Thursday, October 11, 2012

Demo-Listen Derby


Photo from the Wells-Next-The-Sea website.

Note: These reviews originally appeared in the “Around Hears” column in the Illinois Entertainer.

Wells-Next-The-Sea  is an English-sounding name, but the band is Chicago bred and creates homespun indie rock songs on Passenger Side. Vocalist-guitarist Dann Morr is the only remaining member from 2010’s Guest House, but has a strong rapport with the new recruits. He shares harmony vocals with fiddle player-vocalist Liz Barnett on the acoustic “With Our Eyes Closed.” Barnett also has a duet with singer-ukulele player Brennan Mackey on the funny barroom romance, “No One Knows You Like I Do.” Wells-Next-The-Sea has an upcoming gig at Township, at 2200 N. California in Chicago, on November 4th.
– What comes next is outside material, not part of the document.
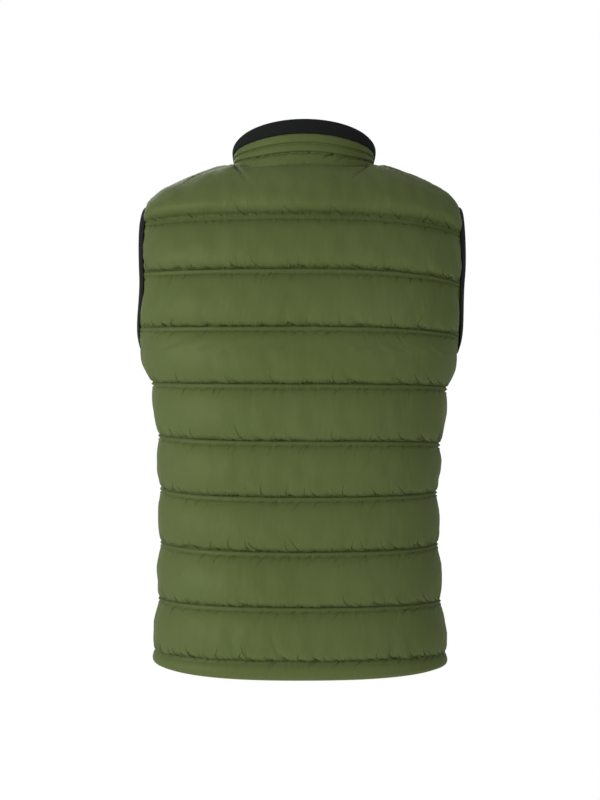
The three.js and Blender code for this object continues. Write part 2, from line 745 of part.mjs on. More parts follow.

The musical tales on Tom Irwin’s latest CD, Sangamon Songs spring from an 1893 diary of a teenage boy named Harry Glen Ludlam. Irwin fleshes out Ludlam’s entries on shucking corn and going to the *Chicago World’s Fair* with a folksy vocal style and homespun arrangements. The peppier songs, like the picturesque “Walking In The Woods” and “The Footsteps Of My Maker” work best, although most of Sangamon Songs is entertaining look back at a simpler time.

The Paver is pretty much on target in describing the exotic swirl of classical, punk, and heavy metal on its five-song EP, Bad News, as ‘Baroque-Core.’ “Why” evokes a parade of witches, via ghastly screaming, strings and a stomping beat, while “Leaves And Rust” is a frantically-paced nightmare. The somber “Everyone Knows You’re A Bore” borrows some of its melody from Steve Goodman’s “Lincoln Park Pirates” while “Hush” harks back to the days of Chicago’s nascent punk scene.